A segurança pública é uma ficção. As delegacias estão caindo aos pedaços. Em Uarini, a porta de entrada é um plástico. Em Tefé, a sala do delegado está afundando e só tem uma viatura velha funcionando. Já em Fonte Boa, o único investigador não dá conta de tantos roubos. Não tem policiais. Guardas municipais atuam no improviso e são responsáveis por presos e registros de ocorrências. Municípios com seis policiais militares não têm segurança preventiva. Por isso, crescem os roubos, o tráfico de drogas, a pirataria nos rios e o medo crescente da população
Os ataques e o descaso do Governo Federal com a ZFM não são diferentes em relação ao interior do AM. O fim do Programa Luz para Todos, a privatização da Energia e o aumento da tarifa deixam milhares de famílias às escuras. Poucos municípios têm internet de qualidade. Altos custos no transporte fluvial. Preços proibitivos nas passagens aéreas. E a maioria dos municípios tem pista de pouso insegura.
Reclamação em todos os municípios é sobre os serviços da previdência pública. Tem agências do INSS fechadas, serviços virtuais que não funcionam e milhares de idosos, pessoas com deficiência e trabalhadores incapacitados sem acesso a benefícios e aposentadorias.
O custo de vida cresce e empobrece a população. O preço do botijão de gás está acima de R$ 130, chegando até a R$ 150. A gasolina vendida a R$ 8, R$ 9 e até R$ 10 por litro em alguns municípios. Tudo isso deixou o povo sem condições de viver com dignidade.
A assistência técnica é incipiente. Agricultores, produtores rurais não conseguem se organizar e ter produtividade, bem como escoar a produção, com os ramais e as estradas intrafegáveis. Em Uarini, os pequenos produtores de farinha pouco ganham, pois os atravessadores ditam o preço. Em Codajás, a maior parte do açaí vai para ser beneficiado e geram emprego em Manacapuru. Muitos pescadores e ribeirinhos são empurrados para o garimpo, onde são explorados nesta atividade predatória, que se alastra pelos rios Jutaí, Japurá, Madeira, dentre outros, pela total ausência dos órgãos do Estado.

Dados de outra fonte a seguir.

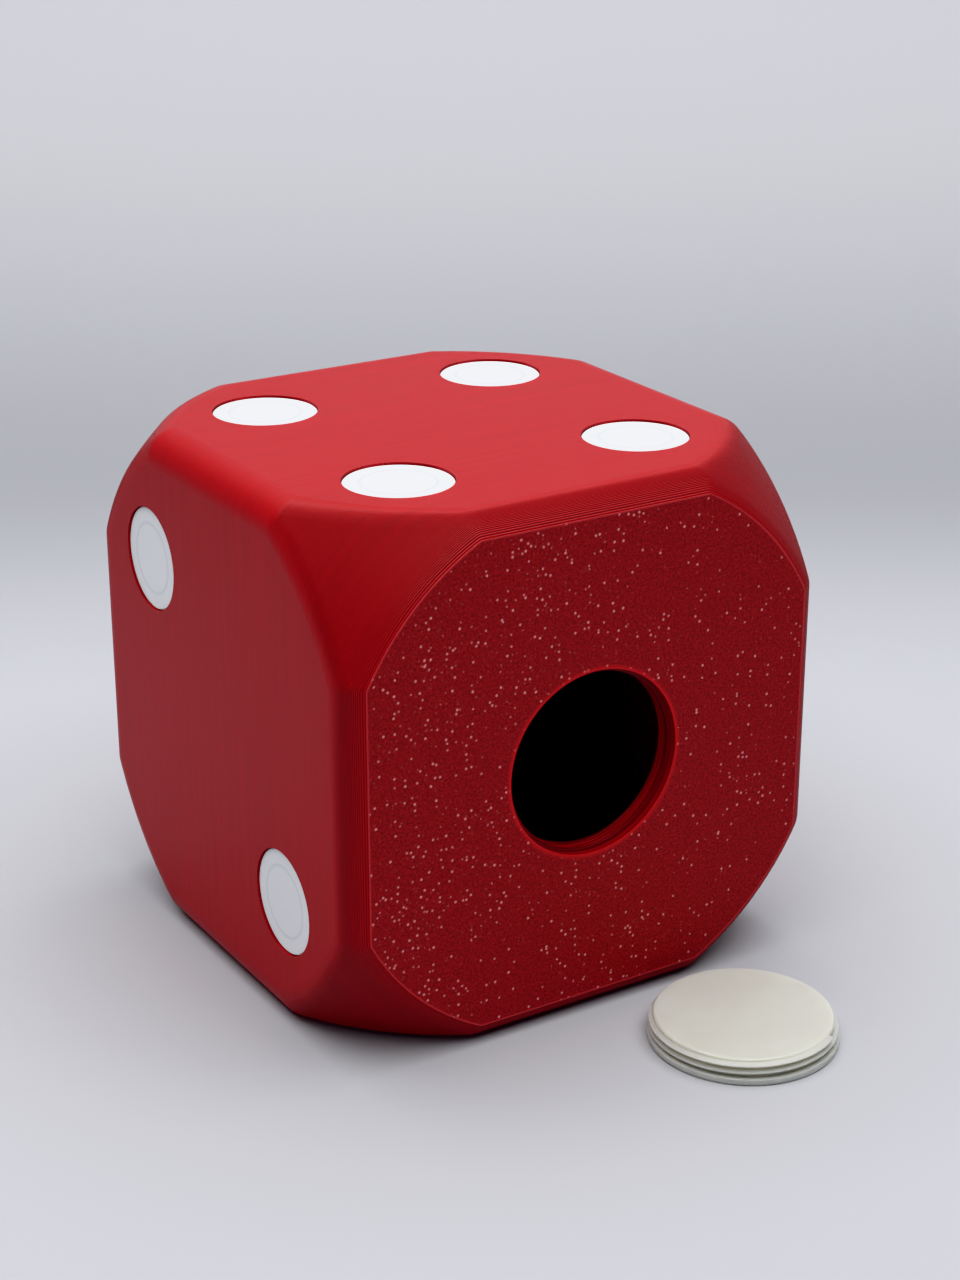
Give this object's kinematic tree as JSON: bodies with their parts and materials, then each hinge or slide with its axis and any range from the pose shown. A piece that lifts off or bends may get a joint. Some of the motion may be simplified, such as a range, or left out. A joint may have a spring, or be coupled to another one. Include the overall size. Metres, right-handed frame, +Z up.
{
  "type": "casino die",
  "caption": "Large hollow printed die with rounded edges, ball-cut corners, inset white pips and a screw cap that fills the threaded mouth in its one-pip face.",
  "frame": {"origin": "middle of the face the die stands on, at the level of the table", "axes": "+Z up through the four-pip face; -Y out of the mouth, which is the one-pip face; -X out of the two-pip face; +X out of the five-pip face"},
  "size_m": [0.1, 0.1394, 0.1],
  "materials": {
    "red_print": "matte printed plastic, with fine layer lines",
    "white_print": "matte printed plastic",
    "natural_print": "slightly translucent printed plastic"
  },
  "bodies": {
    "die": {"shell": "red_print", "pip_two_rear_upper": "white_print", "pip_two_front_lower": "white_print", "pip_three_rear_left": "white_print", "pip_three_middle": "white_print", "pip_three_front_right": "white_print", "pip_four_front_left": "white_print", "pip_four_front_right": "white_print", "pip_four_rear_left": "white_print", "pip_four_rear_right": "white_print", "pip_five_front_upper": "white_print", "pip_five_rear_upper": "white_print", "pip_five_middle": "white_print", "pip_five_front_lower": "white_print", "pip_five_rear_lower": "white_print", "pip_six_left_upper": "white_print", "pip_six_left_middle": "white_print", "pip_six_left_lower": "white_print", "pip_six_right_upper": "white_print", "pip_six_right_middle": "white_print", "pip_six_right_lower": "white_print"},
    "cap": {"screw_cap": "natural_print"}
  },
  "joints": [
    {"name": "cap_lift", "type": "hinge", "parent": "die", "child": "cap", "pos_m": [0.00511, -0.04004, 0.01576], "axis": [-0.9315, -0.2573, -0.2573], "range_deg": [0, 94.07]}
  ]
}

É de se perguntar: em que estão sendo aplicados os recursos do Fundo para a Interiorização e Turismo (FTI), do Governo do Estado, que deveria fomentar o turismo e os investimentos para a economia do interior¿
Se a ZFM acabar, piora o quadro do interior. Menos arrecadação de ICMS é menos recursos para os municípios. E menos recursos para a UEA. Esta depende do fundo de recursos advindos das empresas industriais incentivadas. São mais de R$ 300 milhões por ano.
Os dois governos, Bolsonaro e Wilson Lima, estão terminando. Deixaram um legado de pobreza e abandono ao interior do Amazonas. O povo anseia por governos que ouçam e atendam às demandas dos municípios do Amazonas.
José Ricardo Wendling é formado em Economia e em Direito. Pós-graduado em Gerência Financeira Empresarial e em Metodologia de Ensino Superior. Atuou como consultor econômico e professor universitário. Foi vereador de Manaus (2005 a 2010), deputado estadual (2011 a 2018) e deputado federal (2019 a 2022). Atualmente está concluindo mestrado em Estado, Governo e Políticas Públicas, pela escola Latina-Americana de Ciências Sociais.